The Taliban still maintains close ties with the Al-Qaeda terrorist network, despite signing a peace deal with the United States in which they committed to fight militant groups, a new United Nations report said.

The Taliban slammed the report, made public on June 1, as “baseless and bigoted.”

Under the U.S.-Taliban deal signed in February, the militant group pledged to combat other extremists and deny them from using Afghan soil to launch attacks on the United States and its allies.

“Relations between the Taliban, especially the Haqqani network, and [Al-Qaeda] remain close, based on friendship, a history of shared struggle, ideological sympathy and intermarriage,” said the report sent by independent UN sanctions monitors to the UN Security Council.

The report added that the Taliban “regularly consulted” with Al-Qaeda during negotiations with the United States and “offered guarantees that it would honor their historical ties.”

“The challenge will be to secure the counterterrorism gains to which the Taliban have committed” under the U.S.-Taliban deal, the report said.

U.S. special envoy to Afghanistan Zalmay Khalilzad downplayed the UN report, saying it largely covered a period before the February agreement.

“There is progress, but we will continue to monitor those activities very closely,” he said of Taliban ties with Al-Qaeda, adding that if the Taliban fails to keep its promises, Washington could reconsider its own.

Under the agreement, signed in Doha on February 29, the United States will pull troops out of Afghanistan by mid-2021, while the Taliban also committed to launching direct negotiations with the Afghan government over a permanent cease-fire and a future power-sharing arrangement.

‘Ahead Of Schedule’

U.S. officials have said that American troops are already returning home and the withdrawal is ahead of schedule.

The United States invaded Afghanistan in 2001 and toppled the Taliban regime, saying it had provided a safe haven to Al-Qaeda, which carried out the September 11, 2001, terrorist attacks on the United States.

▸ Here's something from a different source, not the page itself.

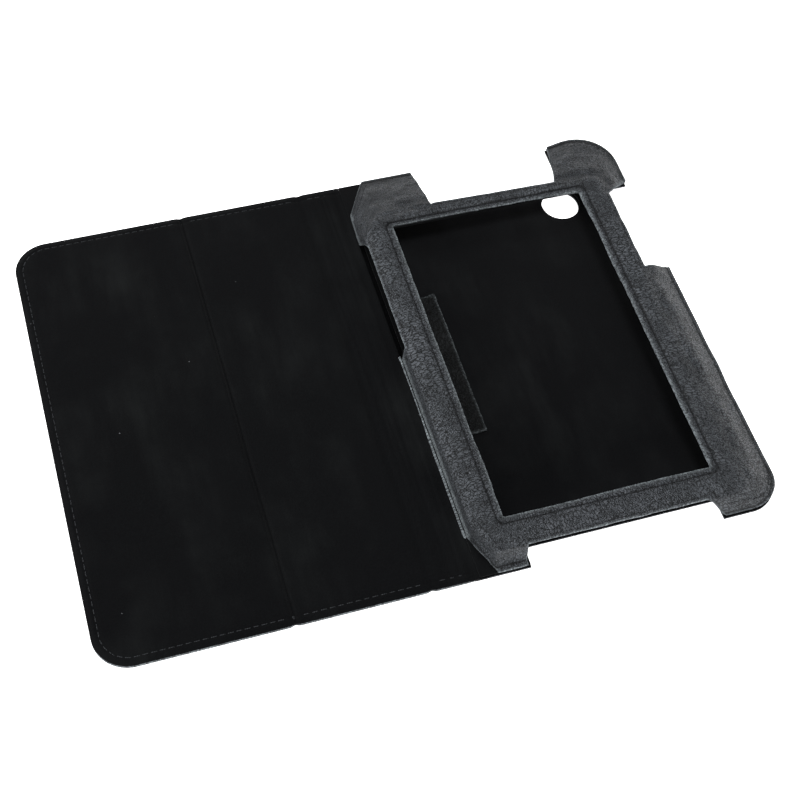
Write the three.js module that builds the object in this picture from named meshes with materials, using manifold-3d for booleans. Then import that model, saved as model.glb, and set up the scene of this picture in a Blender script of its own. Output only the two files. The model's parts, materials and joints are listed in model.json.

The UN report said the Islamic State (IS) extremist group remained “capable of mounting attacks in various parts of Afghanistan, including Kabul.”

It added that some of those attacks “may have arisen wholly or partly from a tactical accommodation with the Haqqani Network,” a key Taliban faction believed to have been behind some of the deadliest attacks on Afghan and international forces as well as Afghan civilians.

After suffering a series of setbacks, the UN report said the number of IS militants in Afghanistan was “as low as 2,200.”

“In addition to their handling of any threat posed by [Al-Qaeda], the Taliban’s credibility as a counterterrorism partner for the international community will rest on their success in countering the threat” from Afghanistan’s IS affiliate, said the report.

It said that there were thousands of foreign fighters active in Afghanistan, including 6,500 militants from neighboring Pakistan.

The Taliban insurgency has been a unifying cause for some 20 smaller foreign militant groups, mostly from Pakistan and Central Asia.

Experts say the Taliban has ties to some of these groups.